Written problem.
Single out the lines of the material that contain "scene" and copy them.

Data block.
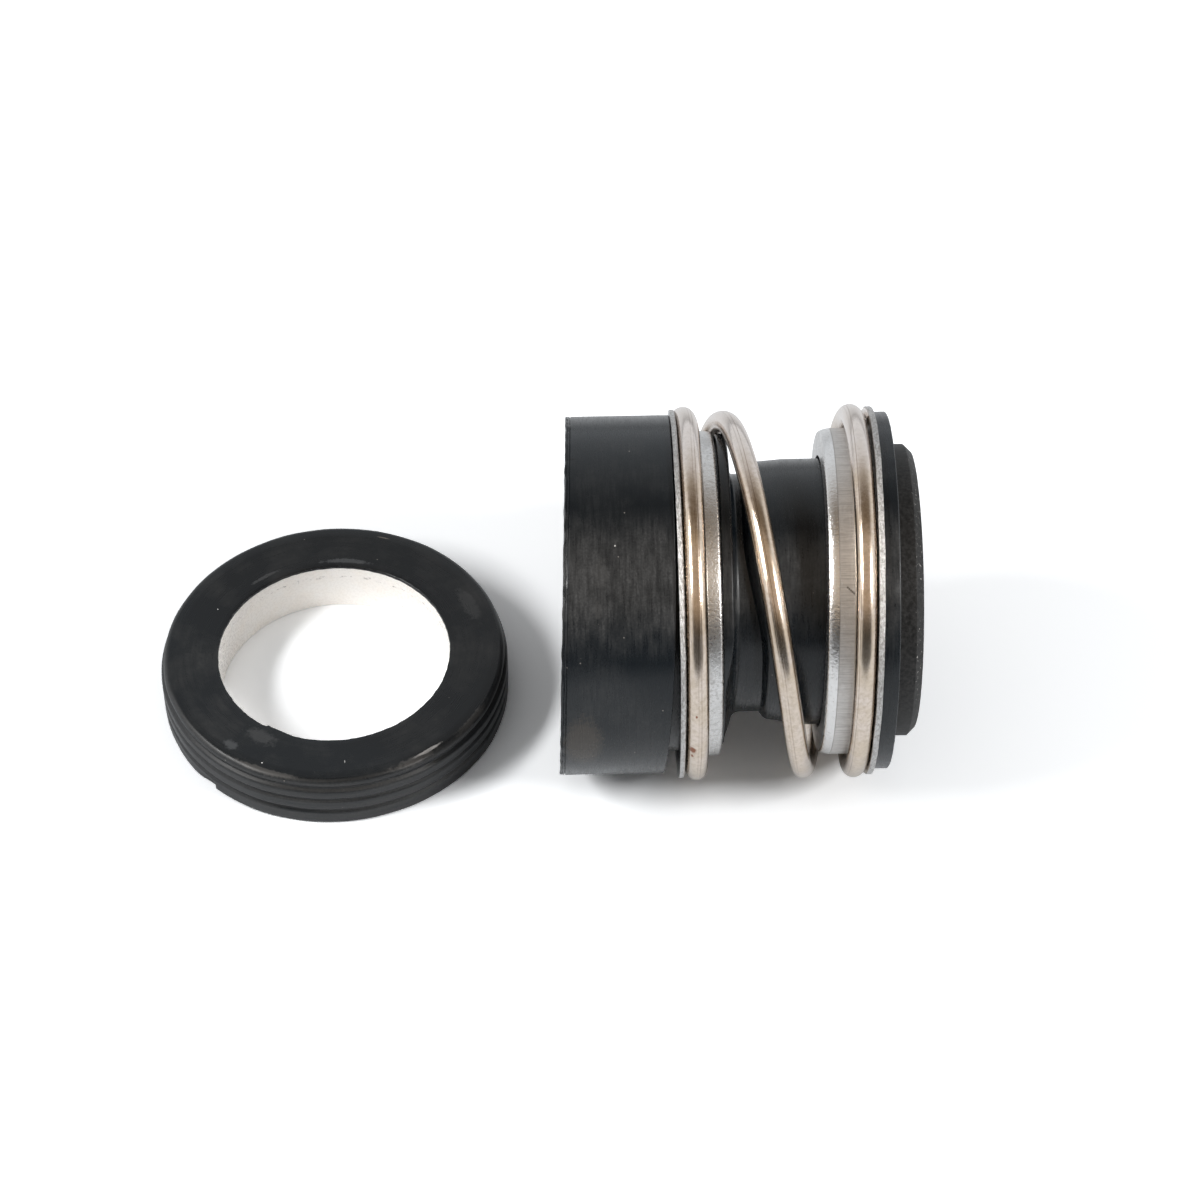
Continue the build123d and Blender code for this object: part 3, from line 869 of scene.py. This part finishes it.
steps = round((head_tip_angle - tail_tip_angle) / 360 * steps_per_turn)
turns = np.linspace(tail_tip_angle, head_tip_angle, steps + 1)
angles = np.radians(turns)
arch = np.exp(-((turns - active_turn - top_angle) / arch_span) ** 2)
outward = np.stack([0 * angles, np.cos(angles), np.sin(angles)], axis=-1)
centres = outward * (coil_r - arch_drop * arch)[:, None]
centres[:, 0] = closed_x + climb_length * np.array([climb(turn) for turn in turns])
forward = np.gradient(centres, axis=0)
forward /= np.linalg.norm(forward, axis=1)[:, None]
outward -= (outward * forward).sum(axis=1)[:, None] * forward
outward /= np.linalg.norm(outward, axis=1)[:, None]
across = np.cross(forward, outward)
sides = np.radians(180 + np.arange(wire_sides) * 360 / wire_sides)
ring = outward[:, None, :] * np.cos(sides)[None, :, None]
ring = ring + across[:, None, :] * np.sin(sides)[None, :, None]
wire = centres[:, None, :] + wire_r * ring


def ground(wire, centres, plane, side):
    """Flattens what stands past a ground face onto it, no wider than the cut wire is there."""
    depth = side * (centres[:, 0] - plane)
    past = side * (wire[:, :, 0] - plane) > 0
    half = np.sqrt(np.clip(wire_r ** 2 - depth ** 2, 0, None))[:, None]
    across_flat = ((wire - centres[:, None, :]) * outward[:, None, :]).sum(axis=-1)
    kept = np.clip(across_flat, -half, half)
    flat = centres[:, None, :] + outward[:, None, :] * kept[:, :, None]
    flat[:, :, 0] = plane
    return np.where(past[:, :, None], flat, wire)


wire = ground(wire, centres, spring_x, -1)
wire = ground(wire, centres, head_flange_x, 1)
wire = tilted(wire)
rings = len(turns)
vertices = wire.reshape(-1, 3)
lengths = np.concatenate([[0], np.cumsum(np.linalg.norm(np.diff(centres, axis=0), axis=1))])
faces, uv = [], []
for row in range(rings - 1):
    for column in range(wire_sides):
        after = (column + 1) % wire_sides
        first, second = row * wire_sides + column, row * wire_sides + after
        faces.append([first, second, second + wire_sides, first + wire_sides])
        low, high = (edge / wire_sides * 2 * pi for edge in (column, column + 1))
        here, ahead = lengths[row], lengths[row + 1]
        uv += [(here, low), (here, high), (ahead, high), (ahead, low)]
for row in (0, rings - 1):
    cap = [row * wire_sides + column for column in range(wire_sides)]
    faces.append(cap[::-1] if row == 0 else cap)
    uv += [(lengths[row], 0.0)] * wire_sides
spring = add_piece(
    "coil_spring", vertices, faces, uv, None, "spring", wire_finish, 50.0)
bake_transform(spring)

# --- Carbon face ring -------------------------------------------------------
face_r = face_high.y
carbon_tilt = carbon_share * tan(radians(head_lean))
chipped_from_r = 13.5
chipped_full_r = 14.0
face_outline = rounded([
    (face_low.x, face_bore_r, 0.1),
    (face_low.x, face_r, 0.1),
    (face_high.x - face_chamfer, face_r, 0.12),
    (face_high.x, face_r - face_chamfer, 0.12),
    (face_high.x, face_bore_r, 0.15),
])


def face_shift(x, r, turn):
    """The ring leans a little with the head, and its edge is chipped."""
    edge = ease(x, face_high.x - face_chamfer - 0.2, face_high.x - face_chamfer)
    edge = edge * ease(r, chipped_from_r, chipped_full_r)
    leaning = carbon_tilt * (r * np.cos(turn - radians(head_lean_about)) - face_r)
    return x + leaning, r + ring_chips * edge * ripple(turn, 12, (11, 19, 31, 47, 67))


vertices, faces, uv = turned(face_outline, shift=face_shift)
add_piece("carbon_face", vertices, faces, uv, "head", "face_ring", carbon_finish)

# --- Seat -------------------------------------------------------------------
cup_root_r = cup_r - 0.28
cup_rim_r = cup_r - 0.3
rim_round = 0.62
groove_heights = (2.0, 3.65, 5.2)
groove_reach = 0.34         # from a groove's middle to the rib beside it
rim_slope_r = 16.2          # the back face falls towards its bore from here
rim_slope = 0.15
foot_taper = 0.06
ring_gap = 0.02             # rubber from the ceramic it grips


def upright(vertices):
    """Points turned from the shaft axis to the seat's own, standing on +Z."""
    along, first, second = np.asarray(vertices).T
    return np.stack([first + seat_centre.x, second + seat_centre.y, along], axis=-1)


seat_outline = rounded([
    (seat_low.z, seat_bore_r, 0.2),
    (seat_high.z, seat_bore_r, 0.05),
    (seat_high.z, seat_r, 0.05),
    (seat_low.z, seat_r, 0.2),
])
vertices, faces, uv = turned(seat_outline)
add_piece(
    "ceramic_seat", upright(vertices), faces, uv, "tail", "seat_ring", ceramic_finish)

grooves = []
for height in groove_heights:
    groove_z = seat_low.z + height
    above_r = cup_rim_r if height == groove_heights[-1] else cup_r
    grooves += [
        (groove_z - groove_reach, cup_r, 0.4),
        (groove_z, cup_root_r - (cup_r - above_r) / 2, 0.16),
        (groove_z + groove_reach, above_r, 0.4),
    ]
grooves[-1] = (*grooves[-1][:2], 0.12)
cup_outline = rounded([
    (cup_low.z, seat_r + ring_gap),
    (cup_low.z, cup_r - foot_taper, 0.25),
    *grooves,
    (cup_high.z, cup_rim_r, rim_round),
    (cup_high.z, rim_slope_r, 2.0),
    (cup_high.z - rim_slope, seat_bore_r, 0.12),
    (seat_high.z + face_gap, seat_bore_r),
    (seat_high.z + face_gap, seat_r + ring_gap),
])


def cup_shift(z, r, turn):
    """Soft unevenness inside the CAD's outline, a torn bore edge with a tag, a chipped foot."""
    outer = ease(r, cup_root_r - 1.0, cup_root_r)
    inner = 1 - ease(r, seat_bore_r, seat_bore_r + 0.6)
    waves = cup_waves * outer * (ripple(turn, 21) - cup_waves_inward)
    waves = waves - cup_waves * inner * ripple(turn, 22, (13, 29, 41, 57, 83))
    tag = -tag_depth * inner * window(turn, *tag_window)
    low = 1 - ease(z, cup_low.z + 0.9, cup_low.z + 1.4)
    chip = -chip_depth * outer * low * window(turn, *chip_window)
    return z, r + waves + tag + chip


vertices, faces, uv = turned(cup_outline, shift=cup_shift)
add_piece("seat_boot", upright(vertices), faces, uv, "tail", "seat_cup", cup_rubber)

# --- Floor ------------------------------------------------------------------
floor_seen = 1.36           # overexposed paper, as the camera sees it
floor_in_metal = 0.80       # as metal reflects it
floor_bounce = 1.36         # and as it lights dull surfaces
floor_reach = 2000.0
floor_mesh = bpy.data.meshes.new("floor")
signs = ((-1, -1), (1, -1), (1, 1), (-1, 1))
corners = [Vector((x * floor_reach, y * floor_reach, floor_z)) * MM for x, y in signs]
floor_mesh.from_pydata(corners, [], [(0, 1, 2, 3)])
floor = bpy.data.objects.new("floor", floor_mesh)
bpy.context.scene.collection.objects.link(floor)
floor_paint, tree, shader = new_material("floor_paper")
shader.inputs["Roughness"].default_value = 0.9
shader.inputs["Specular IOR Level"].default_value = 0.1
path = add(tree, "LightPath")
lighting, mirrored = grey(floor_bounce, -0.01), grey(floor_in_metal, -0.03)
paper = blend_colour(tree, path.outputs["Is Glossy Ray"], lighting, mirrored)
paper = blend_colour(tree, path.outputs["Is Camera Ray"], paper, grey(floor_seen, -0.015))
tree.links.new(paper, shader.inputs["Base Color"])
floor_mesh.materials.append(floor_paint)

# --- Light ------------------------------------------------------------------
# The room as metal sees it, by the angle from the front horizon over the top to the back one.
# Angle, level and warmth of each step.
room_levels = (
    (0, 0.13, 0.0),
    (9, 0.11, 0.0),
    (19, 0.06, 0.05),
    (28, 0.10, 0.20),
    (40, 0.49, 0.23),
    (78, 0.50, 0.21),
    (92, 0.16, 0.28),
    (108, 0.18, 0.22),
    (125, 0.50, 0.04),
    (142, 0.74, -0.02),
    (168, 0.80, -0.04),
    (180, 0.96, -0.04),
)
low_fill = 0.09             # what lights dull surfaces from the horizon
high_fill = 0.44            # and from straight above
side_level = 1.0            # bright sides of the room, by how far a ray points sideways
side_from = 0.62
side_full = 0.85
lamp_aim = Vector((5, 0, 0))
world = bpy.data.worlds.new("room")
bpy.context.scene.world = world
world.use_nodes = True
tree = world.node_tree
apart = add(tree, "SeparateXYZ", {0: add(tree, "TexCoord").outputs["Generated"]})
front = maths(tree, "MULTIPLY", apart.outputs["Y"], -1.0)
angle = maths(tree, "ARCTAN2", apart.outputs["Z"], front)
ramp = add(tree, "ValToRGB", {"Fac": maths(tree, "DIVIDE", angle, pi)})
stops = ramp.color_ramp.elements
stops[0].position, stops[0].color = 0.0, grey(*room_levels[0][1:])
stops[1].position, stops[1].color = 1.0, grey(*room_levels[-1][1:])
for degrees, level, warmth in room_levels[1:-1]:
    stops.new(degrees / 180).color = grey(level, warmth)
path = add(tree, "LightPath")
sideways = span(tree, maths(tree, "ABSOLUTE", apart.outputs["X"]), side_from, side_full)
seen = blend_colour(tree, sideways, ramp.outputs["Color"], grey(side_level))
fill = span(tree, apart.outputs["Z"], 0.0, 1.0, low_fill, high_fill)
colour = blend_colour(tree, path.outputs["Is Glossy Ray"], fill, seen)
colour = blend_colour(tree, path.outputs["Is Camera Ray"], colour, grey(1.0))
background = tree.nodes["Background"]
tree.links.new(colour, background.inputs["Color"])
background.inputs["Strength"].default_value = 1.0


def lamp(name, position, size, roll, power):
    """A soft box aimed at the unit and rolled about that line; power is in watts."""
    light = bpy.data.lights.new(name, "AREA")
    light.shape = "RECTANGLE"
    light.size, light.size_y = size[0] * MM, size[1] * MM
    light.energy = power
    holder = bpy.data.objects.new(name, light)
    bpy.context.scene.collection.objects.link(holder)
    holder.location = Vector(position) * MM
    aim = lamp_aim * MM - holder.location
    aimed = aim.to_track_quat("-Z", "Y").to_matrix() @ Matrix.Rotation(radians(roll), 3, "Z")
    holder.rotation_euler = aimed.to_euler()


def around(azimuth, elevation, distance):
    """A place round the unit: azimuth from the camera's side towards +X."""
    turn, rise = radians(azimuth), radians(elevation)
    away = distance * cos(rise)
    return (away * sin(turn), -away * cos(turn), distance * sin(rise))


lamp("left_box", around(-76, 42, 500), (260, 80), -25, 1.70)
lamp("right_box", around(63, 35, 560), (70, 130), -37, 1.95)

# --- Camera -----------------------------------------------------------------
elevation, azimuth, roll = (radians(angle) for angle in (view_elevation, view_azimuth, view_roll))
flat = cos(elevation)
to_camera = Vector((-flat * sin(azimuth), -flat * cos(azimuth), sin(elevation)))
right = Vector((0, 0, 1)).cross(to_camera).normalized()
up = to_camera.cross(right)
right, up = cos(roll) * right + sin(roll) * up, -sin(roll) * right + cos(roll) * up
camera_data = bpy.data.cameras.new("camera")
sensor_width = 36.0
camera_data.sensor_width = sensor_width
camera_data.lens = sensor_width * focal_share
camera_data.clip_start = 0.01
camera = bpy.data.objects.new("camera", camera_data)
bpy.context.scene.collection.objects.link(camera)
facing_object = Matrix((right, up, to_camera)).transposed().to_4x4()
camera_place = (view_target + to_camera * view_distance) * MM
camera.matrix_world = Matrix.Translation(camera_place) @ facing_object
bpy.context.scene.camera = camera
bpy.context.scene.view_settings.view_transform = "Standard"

Task response.
Continue the build123d and Blender code for this object: part 3, from line 869 of scene.py. This part finishes it.
bpy.context.scene.collection.objects.link(floor)
bpy.context.scene.world = world
    bpy.context.scene.collection.objects.link(holder)
bpy.context.scene.collection.objects.link(camera)
bpy.context.scene.camera = camera
bpy.context.scene.view_settings.view_transform = "Standard"